My first awareness of a bodily particular that I can recall was of the bulges made by the flattened flesh of my inner thighs as I sat in shorts on a kindergarten bench. From where I saw them my bulges seemed more pronounced than anyone else’s and I tried to hide them with my hands and my slate. After a time I realised that my thighs were no different from others. But the inner parts remained an area of the body of which I was especially aware and which, in time, came to have a strong attraction for me in girls.
I have never been able to decide whether my sense of people’s bodies is something I share with others or whether mine is different. But I know that it has been with me for a very long time and that it is often vivid and detailed. It is fed by life experiences and is sometimes intensified by that state of acute awareness that photography enables and demands. Of my life experiences one that was crucial was that of working in my father’s shop in Randfontein, where I acquired a consciousness of bodily particulars that was technical rather than subjective.
My father was a men’s outfitter whose ability to intuit and remember and satisfy his customers’ needs was almost legendary. The wife of a miner who had once worked on Randfontein Estates and who was now on a property in the bush hundreds of miles away, might phone him and say, Eli, our daughter’s getting married and Tom needs a new suit and a shirt, tie, shoes and socks to go with it. That was all she needed to tell him. Within hours an outfit would be in the post, trousers altered to fit, sizes, colours and style unerringly right for the man, his tastes and the occasion.
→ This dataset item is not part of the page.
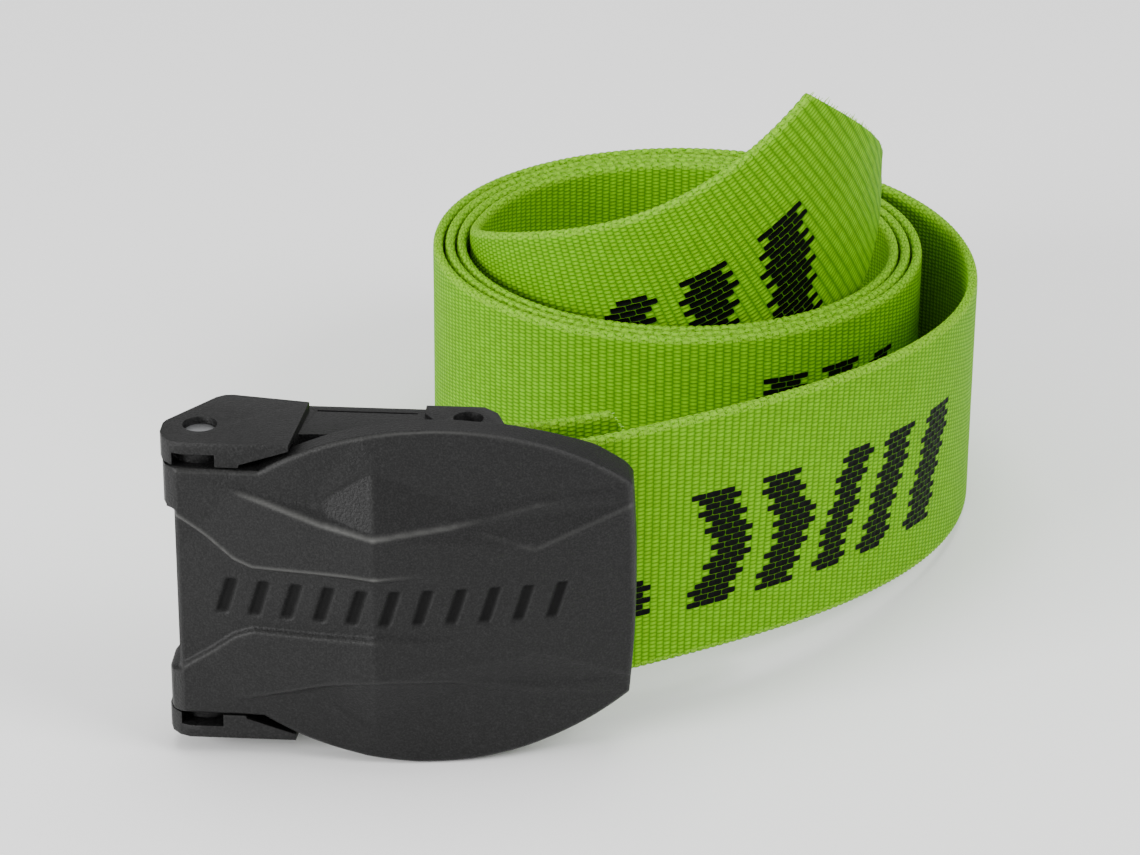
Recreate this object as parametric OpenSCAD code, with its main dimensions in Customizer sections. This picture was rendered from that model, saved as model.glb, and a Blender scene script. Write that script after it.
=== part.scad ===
// Dive weight belt: a woven webbing strap wound in a coil, standing on its edge,
// with a moulded nylon cam buckle at its fixed end. Millimetres, +Z up, floor at z = 0.
// Inside the modules the buckle's hinge axis is x = 0, y = 0. The buckle runs along +X,
// its face looks to -Y. Every node is then moved so the origin is the centre of the footprint.

/* [Webbing] */
// width of the webbing; the buckle's clear width follows it
web_w = 50; // [44:1:54]
// thickness of the webbing
web_t = 2.0; // [1.6:0.1:2.3]
// diameter of the wound coil over its outermost full turn
coil_d = 104.8; // [88:0.4:124]
// full turns in the coil between the lead and the rising free end
turns = 3; // [1:1:4]

/* [Buckle] */
// length of the lever from the hinge axis to its tip
lever_len = 79.2; // [75:0.1:95]
// how far the lever's belly stands out beyond the frame's ears, each side
lever_over = 3.8; // [2.5:0.1:6]
// thickness of the ears at the hinge
ear_t = 4.8; // [4.4:0.1:6.5]
// diameter of the hinge pin
pin_d = 5.6; // [5:0.1:6]
// diameter of the bar that holds the webbing's fixed end
bar_d = 5.4; // [4:0.1:6]
// distance from the hinge pin to the bar
bar_x = 48; // [46:0.5:54]

/* [Show] */
// which piece to make

/* [Hidden] */
$fn = 96;

// across the buckle, measured from its middle plane
side_gap = 0.4;
ear_in = web_w / 2 + side_gap;
ear_out = ear_in + ear_t;
knuckle_half = ear_in - 0.37;
lever_half = ear_out + lever_over;
mid_z = lever_half;

// base plate and cam
plate_y = 10;
plate_t = 3;
plate_half = ear_out - 1.8;
grip_gap = web_t - 0.2;
cam_r = plate_y - grip_gap;
pin_r = pin_d / 2;
pin_play = 0.05;
pin_sink = 1.3;
bar_sink = 2.2;
hub_r = 5.6;
hub_t = 2.0;

// bar and the webbing's turn around it
bar_y = 8.1;
bar_r = bar_d / 2;
wrap_r = bar_r + 0.15 + web_t / 2;
ear2_out = ear_out - 1;
plate_end = bar_x - wrap_r - web_t / 2 - 0.35;

// lever belly: two large arcs, one each side
belly_r = 58;
belly_x = 42.3;
belly_c = lever_half - belly_r;

// coil
layer = web_t + 0.45;
coil_r = coil_d / 2 - web_t / 2;
exit_x = bar_x + 28;
exit_y = bar_y + 5.4;
reach = 62.5;
exit_a = -93.3;
cx = exit_x - (coil_r + reach) * cos(exit_a);
cy = exit_y - (coil_r + reach) * sin(exit_a);
coil_end = 180 + 360 * turns;
flap_r = coil_r - layer * (coil_end - 90) / 360 - web_t - 0.8;
tail_bias = 14;
free_bias = 6;
free_len = 114;
flap_span = 6 * ceil((free_len + 39) / flap_r * 30 / PI);
drop = mid_z - web_w / 2;

function ramp(t) = let (u = min(1, max(0, t))) u * u * (3 - 2 * u);
function lerp(a, b, t) = a + (b - a) * t;
function bez(p, t) = pow(1 - t, 3) * p[0] + 3 * t * pow(1 - t, 2) * p[1]
    + 3 * t * t * (1 - t) * p[2] + pow(t, 3) * p[3];
function turn_on(r, a) = [bar_x + r * cos(a), bar_y + r * sin(a)];

// radius of the strap's middle about the coil's centre: a lead that dies away, then a spiral
function roll_r(a) = coil_r - layer * (max(a, 90) - 90) / 360
    + reach * exp(-(a - exit_a) / 46) * (1 - ramp((a - 90) / 180));
function flap_in(a) = ramp((a - coil_end + 10) / 60);
function coil_pt(a) = let (r = lerp(roll_r(a), flap_r, flap_in(a))) [cx + r * cos(a), cy + r * sin(a)];

// plan path of the strap's middle, from the short tail to the free end
tail_a = 105;
lead_a = 274;
tail_pts = [turn_on(wrap_r, tail_a), turn_on(wrap_r, tail_a) + [13, 3.4],
    [exit_x + 6, exit_y + 11.5], [exit_x + 25, exit_y + 25]];
lead_pts = [turn_on(wrap_r, lead_a), turn_on(wrap_r, lead_a) + [9, 0.6],
    [exit_x, exit_y] - 9 * [cos(32.6), sin(32.6)], [exit_x, exit_y]];
plan = concat(
    [for (i = [0 : 1 : 14]) bez(tail_pts, 1 - i / 14)],
    [for (i = [1 : 1 : 12]) turn_on(wrap_r, lerp(tail_a, lead_a, i / 12))],
    [for (i = [1 : 1 : 8]) bez(lead_pts, i / 8)],
    [for (a = [exit_a + 6 : 6 : coil_end + flap_span]) coil_pt(a)]);
n_exit = 34;
steps = [for (i = [1 : 1 : len(plan) - 1]) norm(plan[i] - plan[i - 1])];
run = [for (i = 0, s = 0; i < len(plan); s = s + (i < len(steps) ? steps[i] : 0), i = i + 1) s];
xs = [for (i = [0 : 1 : len(plan) - 1]) [run[i], plan[i][0]]];
ys = [for (i = [0 : 1 : len(plan) - 1]) [run[i], plan[i][1]]];
function plan_at(s) = [lookup(s, xs), lookup(s, ys)];
function side_at(s) = let (d = plan_at(s + 2.5) - plan_at(s - 2.5)) [d[1], -d[0]] / norm(d);

// height of the strap's middle: level in the buckle, down to the floor at the coil, then rising
s_exit = run[n_exit];
s_coil = s_exit + 150;
k_rise = (coil_end - exit_a) / 6;
s_rise = lerp(run[n_exit + floor(k_rise)], run[n_exit + floor(k_rise) + 1], k_rise - floor(k_rise));
s_first = tail_bias + 4.5;
s_last = s_rise + free_len;
function rise_a(s) = 19 * ramp((s - s_rise + 15) / 30) + 20 * ramp((s - s_rise - 47) / 60);
function slope(s) = s < s_rise - 30
    ? atan(-drop / (s_coil - s_exit) * 6 * ramp_d((s - s_exit) / (s_coil - s_exit)))
    : rise_a(s);
function ramp_d(t) = t < 0 || t > 1 ? 0 : t * (1 - t);
function lift(i) = i < len(steps) ? steps[i] * tan(rise_a(run[i] + steps[i] / 2)) : 0;
rises = [for (i = 0, z = 0; i < len(run); z = z + lift(i), i = i + 1) [run[i], z]];
function mid_at(s) = mid_z - drop * ramp((s - s_exit) / (s_coil - s_exit)) + lookup(s, rises);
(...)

Under my father’s kindly yet firm guidance I became reasonably skilled at applying some of his precepts. One of which was never, ever to ask a customer his size. It was our job to know or to discover the right size and to sell him clothing that fitted, that appealed to his tastes and that was right for his purposes. Thus it was that I learnt to be conscious of how a man’s body ‘was’: of how he stood and was proportioned; to estimate and measure the girth and length of trunk, arms and legs so that they could be brought into a proper congruity with jackets and trousers; and as well to understand likings and needs and how these might best be satisfied. I learnt to look at a man and his feet, their length, breadth and build and to judge what shoe size, fitting, make and last to try on him in order to find what would best suit and fit him. I could examine neck and arms and make a pretty good guess at collar size and sleeve length before confirming with the tape measure. After my father’s death in 1962 I sold the business and became a photographer. The outfitting skills have rusted, but that awareness of the body, of its proportions, size and build and of what is declared in stance, clothing and ornamentation, has become sharper and broader – I am as conscious of these things in woman as I am in men.
In 1975 after working for about five years on a series of portraits of my compatriots in the streets and homes of Soweto and the suburbs of Johannesburg, it seemed natural, almost inevitable, that I should extend what I was doing to an exploration of their bodies, or rather, the particulars of their bodies, as affirmations and embodiments of their selves. I did this with much concentration for several months and since then have continued, from time to time, to photograph in this way.